Afet risk yönetiminin bir parçası olan kentsel dönüşüm programına odaklanılınca, afet anındaki krizin nasıl yönetileceği konusu havada kalmaktadır. Enkaz yönetimi esaslı hazırlıklar, deprem mağduru vatandaşın ihtiyaçlarını karşılamada yetersizdir. STK, iş dünyası ve gönüllülerin koordinasyonu henüz sağlanmamıştır. Henüz masa başı planlama ve bilimsel çalışmalar yapılmaktadır ki, bunun pratiğe dökülüp, sahaya yansıması bile yıllar alacaktır.
Vatandaşın afet anı ve hemen sonrası için bilinçlendirilmesi aşamasına ise daha hiç geçilmemiştir.
2. Kurumsal Afet Yönetimi: Şirketler; STK ve kamu kurumlarının afet anında kendi kurumsal yapılarının karşı karşıya kalacağı krizi nasıl yönetecekleri şimdiden planlanmalıdır. Kendi krizini planlayıp yönetemeyen kurumların genel afet yönetimine hiçbir katkısı olamaz! Personelini toplayamayan, onlara görev veremeyen, lojistik sağlayamayan veya fabrikasında üretimi başlatamayan kurumlar genel afet yönetiminin gecikmesine neden olur. Bu ayağın şimdiden ve titizlikle planlanması gerekir.

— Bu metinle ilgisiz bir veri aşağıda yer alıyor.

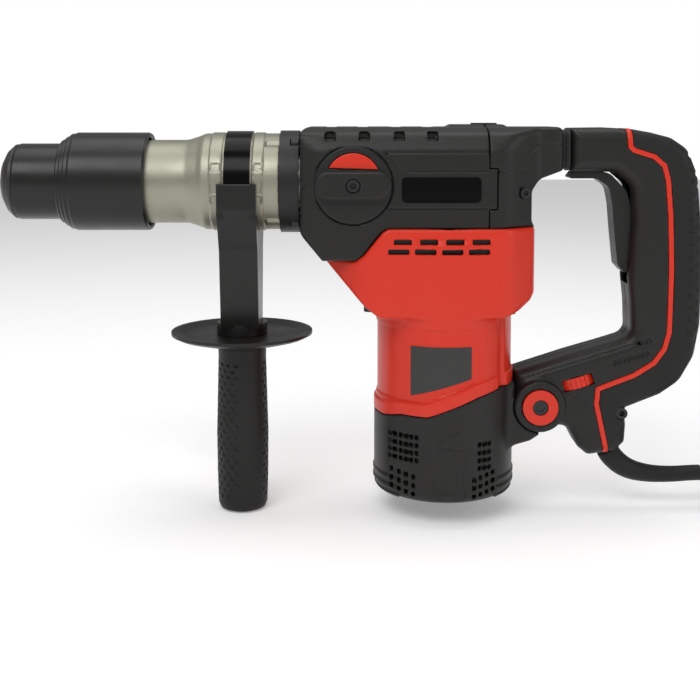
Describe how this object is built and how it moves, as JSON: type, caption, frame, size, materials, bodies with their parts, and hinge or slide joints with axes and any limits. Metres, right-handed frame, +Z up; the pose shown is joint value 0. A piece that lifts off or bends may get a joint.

3. Bireysel Afet Yönetimi: Bu konuda kafası en karışık olanlar vatandaşlardır. Afet hazırlıklarını en az 3 – 4 gün süreyle yardım alamayacaklarını, tek başlarına kalacaklarını farz ederek yaz ve kış şartlarına göre planlamaları gerekir. İlaç, gıda, özel bakım malzemeleri gibi hayati malzemeleri nasıl depolayacaklarını veya temin edeceklerini planlamaları en doğrusudur. Estonya Feribotu Sendromu, yani birileri nasıl olsa bir şey yapar ve bizi bir şekilde kurtarır düşüncesinin bu özel şartlar için geçersiz ve tehlikeli olduğu asla unutulmamalıdır.